Tuesday, February 7, 2012

Cancelling Keystone Won't Kick Our Habit

Other developed countries use substantially less energy.
I don't like the prospect of Canadian tar sands oil, but Floyd Norris has a point in his dejected appraisal of Obama's Keystone XL decision. Tar sands oil is dirty, very dirty, but American activists aren’t likely to stop it from getting pumped out of the ground. They may have kept it from flowing directly onto our soil, but whether in China or elsewhere, that oil will still add to a world supply that Americans all to eagerly consume. As such, I fear that temporarily defeating  the Keystone XL pipeline is a largly Pyrrhic victory.

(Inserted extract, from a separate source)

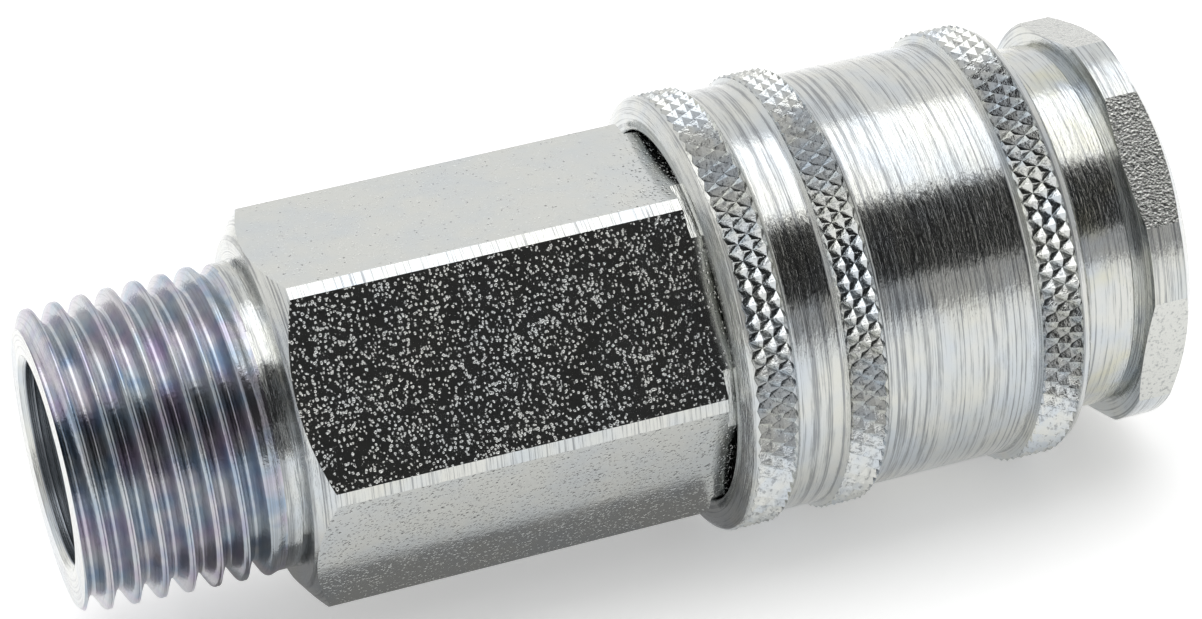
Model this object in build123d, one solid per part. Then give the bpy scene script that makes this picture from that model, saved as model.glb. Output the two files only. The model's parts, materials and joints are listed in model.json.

It’s useful to remember that most of a politician’s power comes before he has given the go ahead. The ability to say yes or no makes a leader valuable, sometimes indispensable, to its supporters. Could Obama have addressed environmental concerns more effectively by tying a safe pipeline to an increased gasoline tax? As I’ve written before, until America’s demand for fossil fuels is addressed, oil will be extracted with varying degrees of safety and oversight, whether in the Gulf of Mexico or the Niger Delta. A higher gasoline tax, carbon pricing, and improved fuel efficiency standards can help slake our thirst. Forcing Canadian oil to China without any reduction in American demand doesn’t solve much of anything.

This is America's problem to lead on.